Mark Pawlak joined HL as an editor in 1980. He is the author of nine poetry collections and the memoir, My Deniversity: Knowing Denise Levertov (MadHat Press, 2021). His work has been translated into German, Japanese, Spanish, and Polish.
Caroline Hagood is Assistant Professor and Director of Undergraduate Writing at St. Francis College in Brooklyn. Her writing appears in numerous journals; her books include Lunatic Speaks, Making Maxine’s Baby, Ways of Looking at a Woman, and Ghosts of America.
Jiwon Choi is a Brooklyn poet, early childhood educator, and urban gardener. She teaches at the non-profit Educational Alliance. Her two poetry collections are One Daughter is Worth Ten Sons and I Used To Be Korean.
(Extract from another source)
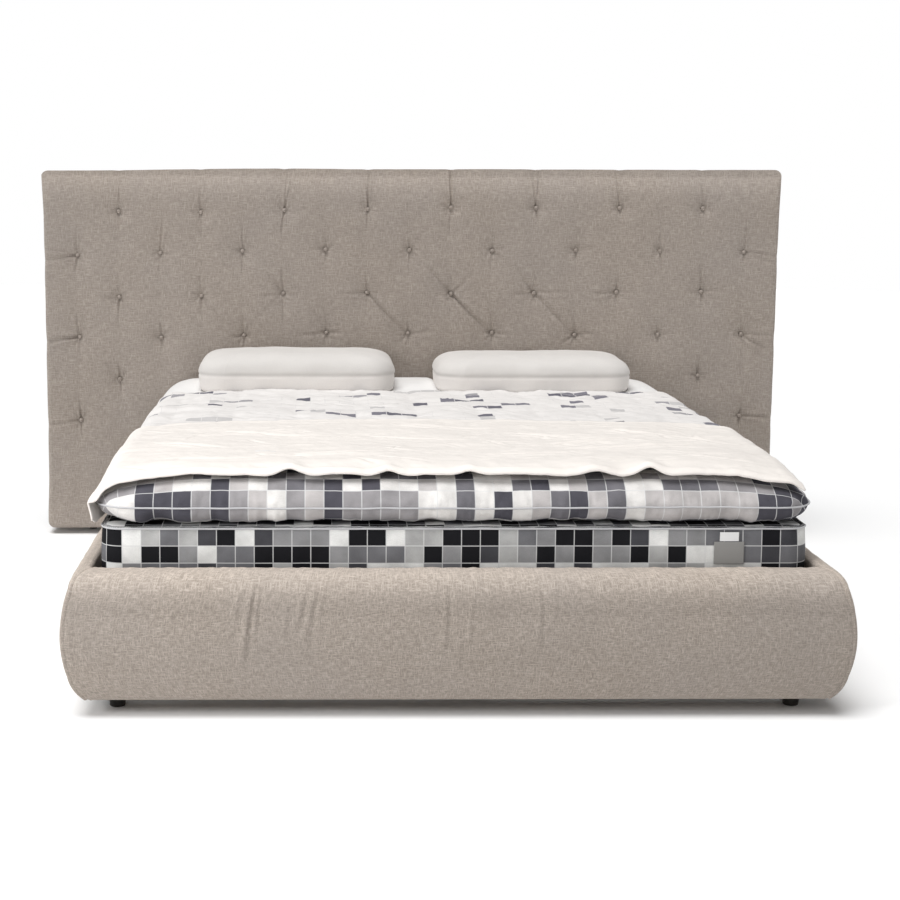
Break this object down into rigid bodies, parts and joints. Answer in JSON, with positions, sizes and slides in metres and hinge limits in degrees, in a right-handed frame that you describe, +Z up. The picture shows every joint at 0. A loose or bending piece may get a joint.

Joanna Fuhrman teaches Creative Writing at Rutgers. Her work has been published in many journals, including the Pushcart Prize Anthology (2011). She is the author of six full-length poetry collections, five of which have been published by Hanging Loose, most recently To A New Era.
Robert Hershon (1936–2021), founding editor.
Emmett Jarrett (1939–2010), founding editor.
Ron Schreiber (1934–2004), founding editor.
Art Editor
Elizabeth Hershon is a New York City painter and ceramic artist. Hanging Loose has published both her artwork and her poetry. She teaches three-year-olds at a Brooklyn preschool, where she focuses on science and literacy.
Associate Editors
Keri Smith has an MFA in Poetry from the New School. Her first book of poetry, Dragging Anchor, was published by Hanging Loose Press in 2018. She lives in Brooklyn with her husband and her chihuahua.
Thomas Moody currently lives in Sydney, Australia, where he is impatiently awaiting the reopening of borders so he can return to his home in Brooklyn.